== WHAT IS EXPECTED ==
Print each line exactly as it is given.
____
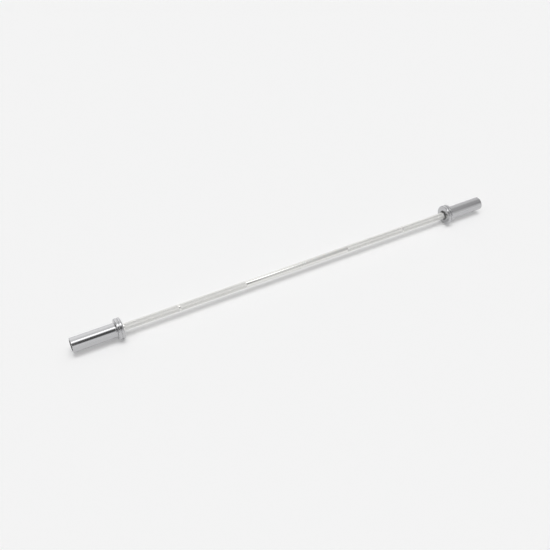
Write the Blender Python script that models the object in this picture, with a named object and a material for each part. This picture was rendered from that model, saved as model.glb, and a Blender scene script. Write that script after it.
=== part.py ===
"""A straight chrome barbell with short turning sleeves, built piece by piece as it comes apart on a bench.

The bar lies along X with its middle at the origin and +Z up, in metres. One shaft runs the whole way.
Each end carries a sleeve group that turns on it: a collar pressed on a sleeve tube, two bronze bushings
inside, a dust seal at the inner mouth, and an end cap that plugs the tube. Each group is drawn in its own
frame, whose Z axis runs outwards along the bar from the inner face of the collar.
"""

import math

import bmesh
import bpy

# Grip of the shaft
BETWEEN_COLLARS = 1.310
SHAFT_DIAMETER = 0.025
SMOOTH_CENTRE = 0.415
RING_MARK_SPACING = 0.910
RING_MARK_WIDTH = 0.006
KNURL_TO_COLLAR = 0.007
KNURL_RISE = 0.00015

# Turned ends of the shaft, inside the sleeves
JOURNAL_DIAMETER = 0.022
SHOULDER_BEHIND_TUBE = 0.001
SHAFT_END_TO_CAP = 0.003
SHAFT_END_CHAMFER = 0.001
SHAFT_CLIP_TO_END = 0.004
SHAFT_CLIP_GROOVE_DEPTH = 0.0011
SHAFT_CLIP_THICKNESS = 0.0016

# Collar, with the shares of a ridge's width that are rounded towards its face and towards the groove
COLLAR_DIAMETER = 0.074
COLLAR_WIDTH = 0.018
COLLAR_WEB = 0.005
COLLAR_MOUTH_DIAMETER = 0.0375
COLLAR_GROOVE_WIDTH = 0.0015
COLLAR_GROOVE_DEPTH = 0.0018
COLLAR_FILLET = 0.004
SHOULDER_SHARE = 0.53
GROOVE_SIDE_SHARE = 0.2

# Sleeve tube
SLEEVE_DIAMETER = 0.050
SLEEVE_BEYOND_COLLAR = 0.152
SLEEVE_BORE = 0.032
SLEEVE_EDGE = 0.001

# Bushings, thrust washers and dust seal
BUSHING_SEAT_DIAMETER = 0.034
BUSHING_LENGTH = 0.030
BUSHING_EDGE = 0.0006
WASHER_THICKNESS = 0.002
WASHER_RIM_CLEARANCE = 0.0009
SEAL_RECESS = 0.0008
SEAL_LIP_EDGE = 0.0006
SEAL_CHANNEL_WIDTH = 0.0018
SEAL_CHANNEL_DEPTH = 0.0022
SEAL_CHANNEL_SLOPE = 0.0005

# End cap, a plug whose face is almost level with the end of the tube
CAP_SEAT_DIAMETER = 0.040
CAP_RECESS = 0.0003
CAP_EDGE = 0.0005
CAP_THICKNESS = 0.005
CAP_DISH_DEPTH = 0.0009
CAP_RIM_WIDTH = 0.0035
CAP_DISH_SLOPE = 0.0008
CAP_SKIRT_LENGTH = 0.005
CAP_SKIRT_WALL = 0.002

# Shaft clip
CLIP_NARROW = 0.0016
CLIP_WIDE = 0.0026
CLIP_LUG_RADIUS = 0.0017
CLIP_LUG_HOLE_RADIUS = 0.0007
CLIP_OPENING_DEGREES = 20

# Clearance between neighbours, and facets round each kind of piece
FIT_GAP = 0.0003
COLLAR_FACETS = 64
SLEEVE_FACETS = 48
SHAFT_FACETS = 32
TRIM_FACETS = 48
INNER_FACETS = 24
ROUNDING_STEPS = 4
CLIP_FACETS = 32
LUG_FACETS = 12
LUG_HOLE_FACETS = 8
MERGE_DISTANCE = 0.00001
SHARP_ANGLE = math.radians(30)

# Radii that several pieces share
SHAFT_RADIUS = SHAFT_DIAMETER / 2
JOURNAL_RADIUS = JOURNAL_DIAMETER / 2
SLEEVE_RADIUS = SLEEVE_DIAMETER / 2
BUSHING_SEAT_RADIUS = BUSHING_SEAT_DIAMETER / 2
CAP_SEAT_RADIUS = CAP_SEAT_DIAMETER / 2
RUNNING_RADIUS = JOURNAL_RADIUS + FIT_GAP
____
== OUTPUT OF THE TASK ==
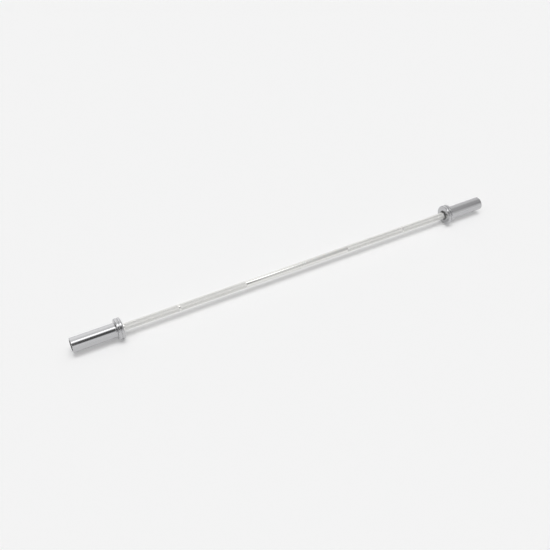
Write the Blender Python script that models the object in this picture, with a named object and a material for each part. This picture was rendered from that model, saved as model.glb, and a Blender scene script. Write that script after it.
=== part.py ===
"""A straight chrome barbell with short turning sleeves, built piece by piece as it comes apart on a bench.

The bar lies along X with its middle at the origin and +Z up, in metres. One shaft runs the whole way.
Each end carries a sleeve group that turns on it: a collar pressed on a sleeve tube, two bronze bushings
inside, a dust seal at the inner mouth, and an end cap that plugs the tube. Each group is drawn in its own
frame, whose Z axis runs outwards along the bar from the inner face of the collar.
"""

import math

import bmesh
import bpy

# Grip of the shaft
BETWEEN_COLLARS = 1.310
SHAFT_DIAMETER = 0.025
SMOOTH_CENTRE = 0.415
RING_MARK_SPACING = 0.910
RING_MARK_WIDTH = 0.006
KNURL_TO_COLLAR = 0.007
KNURL_RISE = 0.00015

# Turned ends of the shaft, inside the sleeves
JOURNAL_DIAMETER = 0.022
SHOULDER_BEHIND_TUBE = 0.001
SHAFT_END_TO_CAP = 0.003
SHAFT_END_CHAMFER = 0.001
SHAFT_CLIP_TO_END = 0.004
SHAFT_CLIP_GROOVE_DEPTH = 0.0011
SHAFT_CLIP_THICKNESS = 0.0016

# Collar, with the shares of a ridge's width that are rounded towards its face and towards the groove
COLLAR_DIAMETER = 0.074
COLLAR_WIDTH = 0.018
COLLAR_WEB = 0.005
COLLAR_MOUTH_DIAMETER = 0.0375
COLLAR_GROOVE_WIDTH = 0.0015
COLLAR_GROOVE_DEPTH = 0.0018
COLLAR_FILLET = 0.004
SHOULDER_SHARE = 0.53
GROOVE_SIDE_SHARE = 0.2

# Sleeve tube
SLEEVE_DIAMETER = 0.050
SLEEVE_BEYOND_COLLAR = 0.152
SLEEVE_BORE = 0.032
SLEEVE_EDGE = 0.001

# Bushings, thrust washers and dust seal
BUSHING_SEAT_DIAMETER = 0.034
BUSHING_LENGTH = 0.030
BUSHING_EDGE = 0.0006
WASHER_THICKNESS = 0.002
WASHER_RIM_CLEARANCE = 0.0009
SEAL_RECESS = 0.0008
SEAL_LIP_EDGE = 0.0006
SEAL_CHANNEL_WIDTH = 0.0018
SEAL_CHANNEL_DEPTH = 0.0022
SEAL_CHANNEL_SLOPE = 0.0005

# End cap, a plug whose face is almost level with the end of the tube
CAP_SEAT_DIAMETER = 0.040
CAP_RECESS = 0.0003
CAP_EDGE = 0.0005
CAP_THICKNESS = 0.005
CAP_DISH_DEPTH = 0.0009
CAP_RIM_WIDTH = 0.0035
CAP_DISH_SLOPE = 0.0008
CAP_SKIRT_LENGTH = 0.005
CAP_SKIRT_WALL = 0.002

# Shaft clip
CLIP_NARROW = 0.0016
CLIP_WIDE = 0.0026
CLIP_LUG_RADIUS = 0.0017
CLIP_LUG_HOLE_RADIUS = 0.0007
CLIP_OPENING_DEGREES = 20

# Clearance between neighbours, and facets round each kind of piece
FIT_GAP = 0.0003
COLLAR_FACETS = 64
SLEEVE_FACETS = 48
SHAFT_FACETS = 32
TRIM_FACETS = 48
INNER_FACETS = 24
ROUNDING_STEPS = 4
CLIP_FACETS = 32
LUG_FACETS = 12
LUG_HOLE_FACETS = 8
MERGE_DISTANCE = 0.00001
SHARP_ANGLE = math.radians(30)

# Radii that several pieces share
SHAFT_RADIUS = SHAFT_DIAMETER / 2
JOURNAL_RADIUS = JOURNAL_DIAMETER / 2
SLEEVE_RADIUS = SLEEVE_DIAMETER / 2
BUSHING_SEAT_RADIUS = BUSHING_SEAT_DIAMETER / 2
CAP_SEAT_RADIUS = CAP_SEAT_DIAMETER / 2
RUNNING_RADIUS = JOURNAL_RADIUS + FIT_GAP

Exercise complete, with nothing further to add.